Une plume d’acier dans un écrin de dentelle


Voilà comment l’ado de 17 ans que j’étais décrivait les mots de Charles Juliet. Et, au fil de mes lectures, des années à le découvrir et le (re)découvrir avec l’âge, cela s’est révélé vrai. Sa plume est une poésie à la fois douce et violente, et on le comprend à travers les événements qui ont marqué sa vie, s’entremêlant à son expérience poétique.  Les différentes publications de son Journal intime sont témoins d’une évolution personnelle en parallèle d’une évolution artistique. Les deux sont intrinsèquement liées et se façonnent en résonance. Mais, pour cela, il faut également revenir à l’origine de la plume, le mutisme, né d’une violence camusienne : celle de la perte de sa mère. 

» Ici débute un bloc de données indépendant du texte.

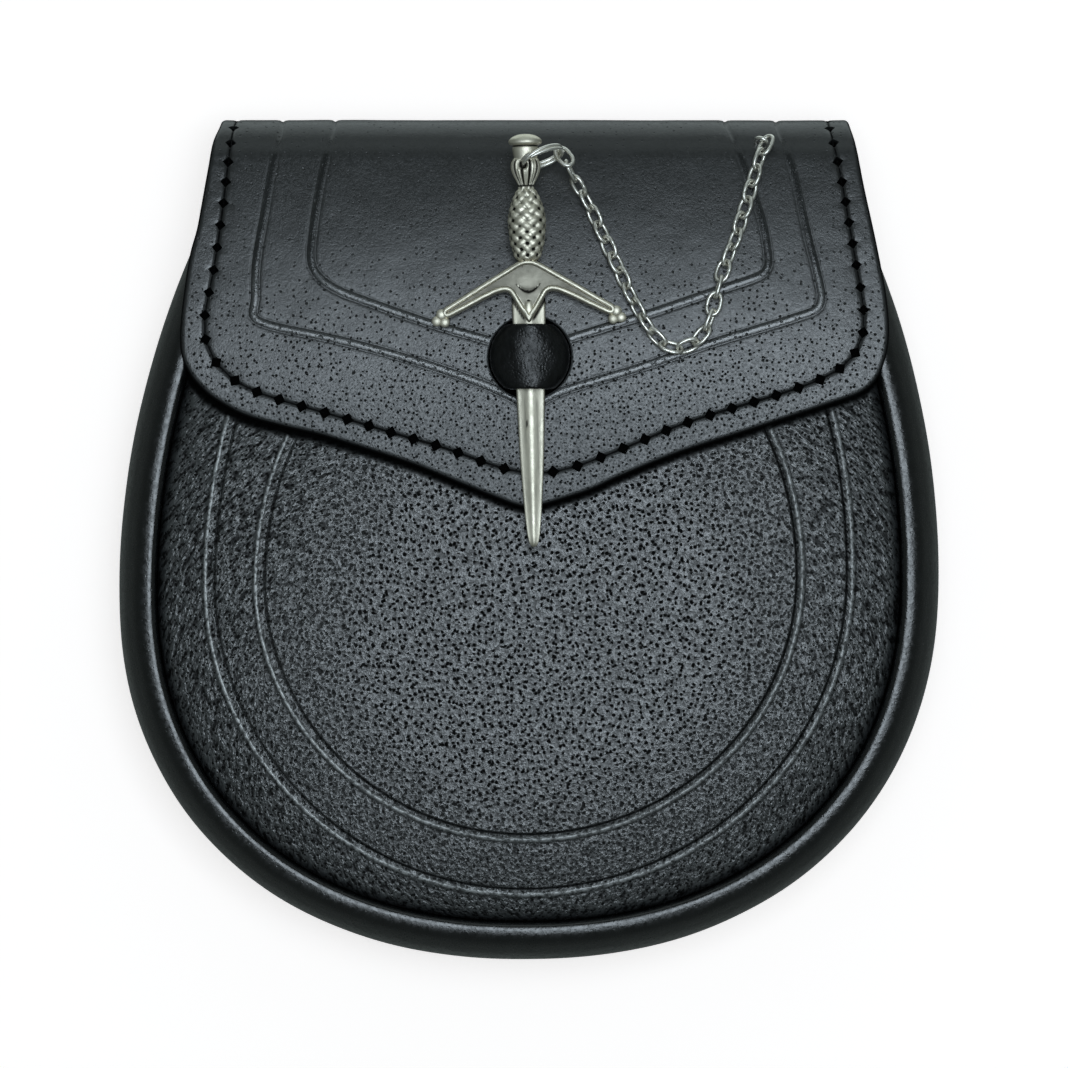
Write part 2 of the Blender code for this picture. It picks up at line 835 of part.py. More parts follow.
def build_staple(collection, cutters, material, sheet, last, before):
    """A wire arch over the last link's side, whose two legs go through the flap and are bent flat inside."""
    direction = (last - before).normalized()
    side = flap_surface(last.y)[1].cross(direction).normalized()
    foot, up = nearest_on_flap(last + direction * 0.9 + side * 1.23)
    along = (side - up * side.dot(up)).normalized()
    points = [
        (-STAPLE_HALF_SPAN - 1.6, -LEATHER - 1.0),
        (-STAPLE_HALF_SPAN - 0.5, -LEATHER - 0.95),
        (-STAPLE_HALF_SPAN, -LEATHER - 0.5),
        (-STAPLE_HALF_SPAN, 0.0),
        (-STAPLE_HALF_SPAN, STAPLE_RISE - 1.3),
        (-STAPLE_HALF_SPAN * 0.72, STAPLE_RISE - 0.4),
        (0.0, STAPLE_RISE),
    ]
    points += [(-s, h) for s, h in reversed(points[:-1])]
    curve = wire_curve(
        "chain_staple", [(s, 0.0, h) for s, h in points], STAPLE_WIRE_R, False
    )
    obj = add_object("chain_staple", curve, collection, material)
    across = up.cross(along)
    basis = Matrix((along, across, up)).transposed().to_4x4()
    obj.matrix_world = Matrix.Translation(foot * MM) @ basis
    for k, side in enumerate((-1, 1)):
        hole = round_cutter(
            f"cut_staple_{k + 1}", cutters, STAPLE_HOLE_R, 8.0, (0.0, 0.0, 0.0)
        )
        at = foot + along * (side * STAPLE_HALF_SPAN) - up * 1.0
        hole.matrix_world = Matrix.Translation(at * MM) @ basis
        cut(sheet, hole)
    return obj


def main():
    clear_scene()
    parts = new_collection("sporran_pouch")
    cutters = new_collection("cutters")
    smooth = make_material("smooth_leather", (0.016, 0.018, 0.020), 0.42, 0.0)
    grained = make_material("grained_leather", (0.020, 0.022, 0.025), 0.5, 0.0)
    rim = make_material("rim_leather", (0.010, 0.011, 0.012), 0.36, 0.0)
    loop = make_material("loop_leather", (0.008, 0.008, 0.009), 0.4, 0.0)
    nickel = make_material("cast_nickel", (0.60, 0.59, 0.52), 0.25, 1.0)
    bright = make_material("chain_nickel", (0.74, 0.73, 0.69), 0.2, 1.0)
    staple = make_material("staple_nickel", (0.70, 0.69, 0.65), 0.2, 1.0)
    ring = make_material("ring_nickel", (0.66, 0.65, 0.60), 0.22, 1.0)

    build_gusset(parts, rim)
    build_front_panel(parts, grained)
    sheet = build_sheet(parts, cutters, smooth)
    build_loop(parts, loop)
    build_sword(parts, cutters, nickel)
    build_ring(parts, ring)
    centres = build_chain(parts, bright)
    build_staple(parts, cutters, staple, sheet, centres[-1], centres[-2])


main()
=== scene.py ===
"""The looks of the sporran pouch: leather, stitching, cast sword and chain.

Millimetres in the tables, scaled by MM when a mesh is made. The pouch lies on
its back, +Z comes out of its front and +Y points to the fold.
"""

import math

import bpy
import numpy as np
from mathutils import Matrix, Vector, noise
from mathutils.geometry import delaunay_2d_cdt
from mathutils.kdtree import KDTree


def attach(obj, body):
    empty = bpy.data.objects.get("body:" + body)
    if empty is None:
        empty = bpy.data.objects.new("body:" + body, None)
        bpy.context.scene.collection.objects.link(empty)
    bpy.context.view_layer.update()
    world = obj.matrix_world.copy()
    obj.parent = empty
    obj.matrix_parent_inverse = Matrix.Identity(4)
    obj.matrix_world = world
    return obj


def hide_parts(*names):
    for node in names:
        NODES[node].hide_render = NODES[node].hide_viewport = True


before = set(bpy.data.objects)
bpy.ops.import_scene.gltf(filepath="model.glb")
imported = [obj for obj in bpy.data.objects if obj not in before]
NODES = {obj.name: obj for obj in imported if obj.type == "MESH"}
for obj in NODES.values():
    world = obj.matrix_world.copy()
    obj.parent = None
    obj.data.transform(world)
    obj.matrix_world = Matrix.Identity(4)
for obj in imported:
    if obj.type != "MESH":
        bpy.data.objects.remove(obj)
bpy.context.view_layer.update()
SCENE = bpy.context.scene

MM = 0.001

# --- body ---------------------------------------------------------------------
HALF_WIDTH = 90.0
Y_WIDEST = -9.5
BELOW_WIDEST = 82.6
ROUNDNESS = 2.2
NARROWING = 0.00279
LEAN = 0.0129
Y_MOUTH = 80.0
Y_PANEL_TOP = 71.0
LEATHER = 2.2
RIM_Z = 36.0
FLAP_Z = 39.6
SLOPE_START = 30.0
SLOPE_R = 227.0
TOP_Y = 92.05
FOLD_R_FRONT = 12.0
FOLD_R_BACK = 10.0
FLAP_DROOP = 0.7
FOLD_HALF_WIDTH = 68.8
SHEET_INSET = 2.6
PANEL_INSET = 9.25
PANEL_CORNER_R = 7.0
PANEL_SKIRT_Z = 28.2
LOOP_CENTRE = (0.1, 39.5)
LOOP_HOLE_R = 9.0
SLOT_CENTRES = ((-52.0, 52.0), (-36.0, 52.0), (36.0, 52.0), (52.0, 52.0))
SLOT_LENGTH = 31.0
SLOT_WIDTH = 5.6
SWORD_Z = 39.9
SWORD_TILT = 1.25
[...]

Lambeaux grave dans l’éternité ce deuil insoutenable, doublé d’une douleur sans précédent puisque Charles Juliet se voit dépossédé de sa mère à l’âge de trois mois, cette dernière étant internée dans un hôpital psychiatrique suite à ce qu’on nommerait aujourd’hui « un babyblues ». À l’aube de la Seconde Guerre mondiale, elle subira malheureusement le sort réservé aux dépressifs : elle mourra entre quatre murs, dans la solitude la plus totale – dans l’oubli. Une mère qui n’aura jamais pu s’exprimer, venant d’un milieu paysan rustre où les émotions devaient se taire. Cette image poursuit Charles Juliet dans sa chair poétique puisqu’il ressentira une certaine culpabilité toute sa vie qui se muera en mutisme : 

« ton mutisme

Est prison et ténèbre

Et tu attends

Que se dénouent les mots

qui te délivreront »

Cela est particulièrement frappant lors du passage de l’enterrement de sa mère dans Lambeaux. Au lieu de regarder la scène, le petit Charles détaille les lacets défaits de ses chaussures comme pour fuir ce qui est devant lui, comme ...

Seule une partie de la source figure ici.